* **The task**:
Filter the listing and keep only the lines with the word "body".

* **Data block**:
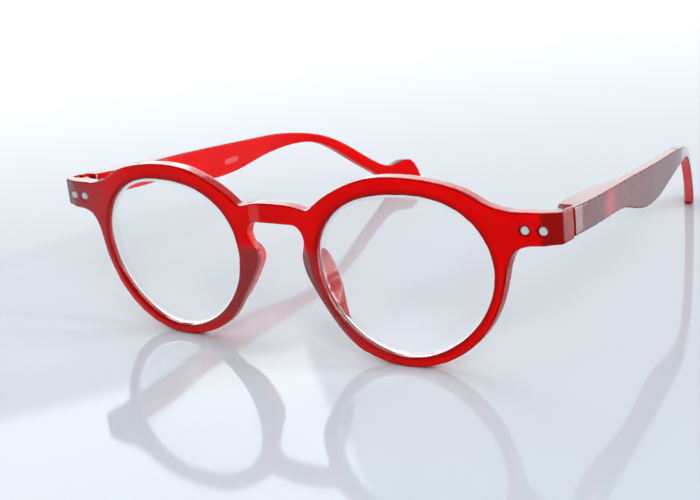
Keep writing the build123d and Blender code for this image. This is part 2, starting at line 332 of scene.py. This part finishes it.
def lens_rim(n):
    """How near a point of the front is to the edge of a lens opening, from the lens's polar curve."""
    x = n.math("DIVIDE", n.math("SUBTRACT", n.math("ABSOLUTE", n.along("X")), LENS_X * MM), MM)
    z = n.math("DIVIDE", n.math("SUBTRACT", n.along("Z"), LENS_Z * MM), MM)
    angle = n.math("ARCTAN2", z, x)
    radius = n.math("SQRT", n.math("ADD", n.product(x, x), n.product(z, z)))
    away = n.math("SUBTRACT", radius, LENS_SHAPE[0])
    for wave, times, size in zip(("COSINE", "SINE", "SINE"), (2.0, 2.0, 3.0), LENS_SHAPE[1:]):
        bulge = n.product(n.math(wave, n.product(angle, times)), size)
        away = n.math("SUBTRACT", away, bulge)
    ahead = n.zone(n.along("Y"), 1, 0, -65.0, -64.5)
    return n.product(n.ramp(away, 0.75, 0, 0.2, 1.5), ahead)


def side_shade(n, side_depth, top_depth):
    """How much deeper the colour is on the outer sides and the top."""
    outward = n.product(n.turned("X"), n.math("SIGN", n.along("X")))
    flat = n.add("ShaderNodeCombineXYZ", Y=n.along("Y"), Z=n.along("Z"))
    spot = n.zone(n.distance(flat.outputs[0], (0, GLOW_Y, GLOW_Z)), 0.2, 1, 1, 5.5)
    squeezed = n.add("ShaderNodeCombineXYZ", Y=n.product(n.along("Y"), TRAIL_SQUEEZE), Z=n.along("Z"))
    trail = n.zone(n.distance(squeezed.outputs[0], (0, TRAIL_SQUEEZE * TRAIL_Y, GLOW_Z)), 0.85, 1, 1, 8)
    beyond = n.zone(n.math("ABSOLUTE", n.along("X")), 0, 1, 25, 40)
    outer = n.product(n.ramp(outward, 0, side_depth, 0.15, 0.5), spot, trail, beyond)
    return n.math("MAXIMUM", outer, n.ramp(n.turned("Z"), 0, top_depth, 0.2, 0.55))


def hinge_shade(n):
    """How dark the plastic is over the hinge metal, in the gap beside it, and round each stud."""
    across = n.math("ABSOLUTE", n.along("X"))
    beyond = n.zone(across, 0, 1, 64.7, 65.4)
    ahead = n.zone(n.along("Y"), 1, 0, -66.5, -64.2)
    shade = n.product(beyond, ahead, 0.6)
    in_gap = n.zone(n.gap(n.along("Y"), GAP_Y * MM), 0.95, 0, 0.2, 0.35)
    shade = n.math("MAXIMUM", shade, n.product(in_gap, beyond))
    flat = n.add("ShaderNodeCombineXYZ", X=across, Z=n.along("Z"))
    for stud in STUD_X:
        away = n.distance(flat.outputs[0], (stud, 0, HINGE_Z))
        shade = n.math("MAXIMUM", shade, n.product(n.zone(away, 0.9, 0, 1.05, 1.4), ahead))
    return shade


def arm_mark(n):
    """A pale pill shape on the inner face of the left arm."""
    past = n.math("MAXIMUM", n.math("SUBTRACT", n.gap(n.along("Y"), MARK_Y * MM), MARK_HALF * MM), 0.0)
    above = n.math("SUBTRACT", n.along("Z"), MARK_Z * MM)
    away = n.math("SQRT", n.math("ADD", n.math("POWER", past, 2.0), n.math("POWER", above, 2.0)))
    inner = n.product(n.ramp(n.turned("X"), 0, 1, 0.5, 0.7), n.zone(n.along("X"), 1, 0, -50, -20))
    return n.product(n.zone(away, 0.45, 0, 0.5, 1.0), inner)


def clear_lens():
    """Polished optical plastic, with the faint haze of wiping, which casts hardly any shadow."""
    n = Nodes("clear_lens")
    haze = n.ramp(n.noise(55.0, 6.0, stretch=(1, 1, 0.3)), 0.0, 0.02, 0.45, 0.8)
    glass = n.add(
        "ShaderNodeBsdfPrincipled", Base_Color=(1, 1, 1, 1), Roughness=haze, IOR=1.5,
        Transmission_Weight=1.0,
    )
    see = n.add("ShaderNodeBsdfTransparent", Color=(0.96, 0.97, 0.97, 1))
    path = n.add("ShaderNodeLightPath")
    both = n.tree.nodes.new("ShaderNodeMixShader")
    n.tree.links.new(path.outputs["Is Shadow Ray"], both.inputs[0])
    n.tree.links.new(glass.outputs[0], both.inputs[1])
    n.tree.links.new(see.outputs[0], both.inputs[2])
    return n.finish(both)


def metal(name, light, dark, low, high, stretch):
    """Brushed metal with a little grime in its colour."""
    n = Nodes(name)
    grime = n.noise(500.0, 4.0)
    brush = n.noise(3000.0, 3.0, stretch=stretch)
    shader = n.add(
        "ShaderNodeBsdfPrincipled", Base_Color=n.mix(grime, dark, light), Metallic=1.0,
        Roughness=n.ramp(brush, low, high, 0.3, 0.7), Normal=n.bump(brush, 0.00001, 0.4),
    )
    return n.finish(shader)


def table_top():
    """Glossy pale table, with very slightly uneven colour and polish."""
    n = Nodes("table_top")
    patches = n.noise(6.0, 3.0)
    shader = n.add(
        "ShaderNodeBsdfPrincipled", Base_Color=n.mix(patches, FLOOR_DARK, FLOOR_LIGHT),
        Roughness=n.ramp(patches, 0.05, 0.08), IOR=1.33,
    )
    return n.finish(shader)


# ---- pieces ----

def piece_for(name, mesh, body, node, material):
    """A piece that rides on a body, stands for a CAD node and takes its finish from a slot."""
    piece = link(bpy.data.objects.new(name, mesh))
    piece.data.materials.clear()
    piece.data.materials.append(material)
    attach(piece, body)
    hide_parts(node)
    return piece


def moulded(name, node, body, square, passes, material):
    """The CAD node's form as a fine even mesh with its sharp edges rounded off."""
    piece = piece_for(name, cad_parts[node].data.copy(), body, node, material)
    skin = piece.modifiers.new("even_mesh", "REMESH")
    skin.mode = "VOXEL"
    skin.voxel_size = square * MM
    skin.use_smooth_shade = True
    rounding = piece.modifiers.new("rounding", "SMOOTH")
    rounding.factor = 0.5
    rounding.iterations = passes


def spring(name, material):
    """The coil spring, which shortens towards its bush as the arm is pulled out."""
    node = f"{name}_spring"
    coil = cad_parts[node].data.copy()
    piece = piece_for(f"{name}_coil_spring", coil, f"{name}_arm", node, material)
    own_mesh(piece)


def lens_radius(angle):
    """The lens shape as a polar curve about its centre."""
    mean, wide, slant, round_top = LENS_SHAPE
    return mean + wide * math.cos(2 * angle) + slant * math.sin(2 * angle) + round_top * math.sin(3 * angle)


def lens_points(side):
    """Points of a meniscus lens, ring by ring: its front's middle, its rings, and its back's middle."""
    lean = math.atan(LENS_X / FRONT_RADIUS)
    apex = LENS_X**2 / (2 * FRONT_RADIUS) - LENS_STAND
    centre = Vector((LENS_X - LENS_CURVE * math.sin(lean), apex + LENS_CURVE * math.cos(lean), LENS_Z))
    # each ring: share of the lens radius, growth past it, and depth below the front face
    rings = [(k / LENS_RINGS, 0.0, 0.0) for k in range(1, LENS_RINGS)]
    rings += [(1, growth, depth) for growth, depth in LENS_EDGE]
    rings += [(k / LENS_RINGS, 0.0, LENS_THICK) for k in range(LENS_RINGS - 1, 0, -1)]
    points = []

    def put(x, z, depth):
        reach = LENS_CURVE - depth
        y = centre.y - math.sqrt(reach**2 - (x - centre.x) ** 2 - (z - centre.z) ** 2)
        points.append((side * x * MM, (y + FRONT_Y) * MM, z * MM))

    put(LENS_X, LENS_Z, 0.0)
    for share, growth, depth in rings:
        for step in range(LENS_STEPS):
            angle = 2 * math.pi * step / LENS_STEPS
            radius = lens_radius(angle) * share + growth
            put(LENS_X + radius * math.cos(angle), LENS_Z + radius * math.sin(angle), depth)
    put(LENS_X, LENS_Z, LENS_THICK)
    return points, len(rings)


def lens_mesh(name, side):
    """Meniscus lens: two spherical faces and an edge that ends in the groove's tongue."""
    points, rings = lens_points(side)
    last = len(points) - 1
    faces = []
    for step in range(LENS_STEPS):
        after = (step + 1) % LENS_STEPS
        faces.append((0, 1 + step, 1 + after))
        for ring in range(rings - 1):
            low = 1 + ring * LENS_STEPS
            high = low + LENS_STEPS
            faces.append((low + step, high + step, high + after, low + after))
        faces.append((last, last - LENS_STEPS + after, last - LENS_STEPS + step))
    if side < 0:
        faces = [tuple(reversed(face)) for face in faces]
    mesh = bpy.data.meshes.new(name)
    mesh.from_pydata(points, [], faces)
    mesh.shade_smooth()
    return mesh


def lens(name, side, material):
    mesh = lens_mesh(name, side)
    piece_for(f"{name}_lens_glass", mesh, "front", f"{name}_lens", material)


def coat_node(node, material):
    """Put a material on a CAD node that is shown as it is."""
    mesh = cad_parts[node].data
    mesh.materials.clear()
    mesh.materials.append(material)


# ---- studio ----

def floor(material):
    mesh = bpy.data.meshes.new("floor")
    corners = [(x * FLOOR_HALF, y * FLOOR_HALF, 0) for x, y in ((-1, -1), (1, -1), (1, 1), (-1, 1))]
    mesh.from_pydata(corners, [], [(0, 1, 2, 3)])
    mesh.materials.append(material)
    return link(bpy.data.objects.new("floor", mesh))


def area_light(name, place, target, width, height, power, colour, mirrored):
    data = bpy.data.lights.new(name, "AREA")
    data.shape = "RECTANGLE"
    data.size = width
    data.size_y = height
    data.energy = power
    data.color = colour
    obj = link(bpy.data.objects.new(name, data))
    obj.location = place
    obj.rotation_euler = (Vector(target) - Vector(place)).to_track_quat("-Z", "Y").to_euler()
    obj.visible_camera = False
    obj.visible_glossy = mirrored


def surroundings():
    """A pale room: light at the horizon and overhead, dimmer between."""
    world = bpy.data.worlds.new("surroundings")
    world.use_nodes = True
    tree = world.node_tree
    direction = tree.nodes.new("ShaderNodeTexCoord").outputs["Generated"]
    height = tree.nodes.new("ShaderNodeSeparateXYZ")
    tree.links.new(direction, height.inputs[0])
    bands = tree.nodes.new("ShaderNodeValToRGB")
    tree.links.new(height.outputs["Z"], bands.inputs["Fac"])
    stops = bands.color_ramp.elements
    for stop, (position, colour) in zip(stops, (ROOM_BANDS[0], ROOM_BANDS[-1])):
        stop.position = position
        stop.color = colour
    for position, colour in ROOM_BANDS[1:-1]:
        stops.new(position).color = colour
    tree.links.new(bands.outputs["Color"], tree.nodes["Background"].inputs["Color"])
    bpy.context.scene.world = world


def camera():
    """Camera in front, to the right and a little above, tilted about its axis."""
    azimuth = math.radians(CAMERA_AZIMUTH)
    elevation = math.radians(CAMERA_ELEVATION)
    roll = math.radians(CAMERA_ROLL)
    forward = Vector((
        -math.sin(azimuth) * math.cos(elevation),
        math.cos(azimuth) * math.cos(elevation),
        -math.sin(elevation),
    ))
    level = Vector((math.cos(azimuth), math.sin(azimuth), 0))
    upright = level.cross(forward)
    right = level * math.cos(roll) + upright * math.sin(roll)
    up = upright * math.cos(roll) - level * math.sin(roll)
    data = bpy.data.cameras.new("camera")
    data.sensor_width = CAMERA_SENSOR
    data.lens = CAMERA_LENS
    data.clip_start = 0.01
    obj = link(bpy.data.objects.new("camera", data))
    turn = Matrix((right, up, -forward)).transposed().to_4x4()
    obj.matrix_world = Matrix.Translation(CAMERA_PLACE) @ turn
    bpy.context.scene.camera = obj


def glasses():
    front_red = red_plastic("front_plastic", **FRONT_PLASTIC)
    arm_red = red_plastic("arm_plastic", **ARM_PLASTIC)
    glass = clear_lens()
    nickel = metal("dull_nickel", *DULL_NICKEL)
    steel = metal("stud_steel", *STUD_STEEL)
    moulded("front_moulding", "front_frame", "front", *FRONT_MESH, front_red)
    for name, side in SIDES.items():
        moulded(f"{name}_arm_moulding", f"{name}_temple", f"{name}_arm", *ARM_MESH, arm_red)
        lens(name, side, glass)
        spring(name, nickel)
        coat_node(f"{name}_rivets", steel)
        for part in HINGE_PARTS:
            coat_node(f"{name}_{part}", nickel)


def studio():
    floor(table_top())
    surroundings()
    for light in LIGHTS:
        area_light(*light)
    camera()
    bpy.context.scene.view_settings.view_transform = "Standard"


glasses()
studio()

* **Output for this exercise**:
def piece_for(name, mesh, body, node, material):
    """A piece that rides on a body, stands for a CAD node and takes its finish from a slot."""
    attach(piece, body)
def moulded(name, node, body, square, passes, material):
    piece = piece_for(name, cad_parts[node].data.copy(), body, node, material)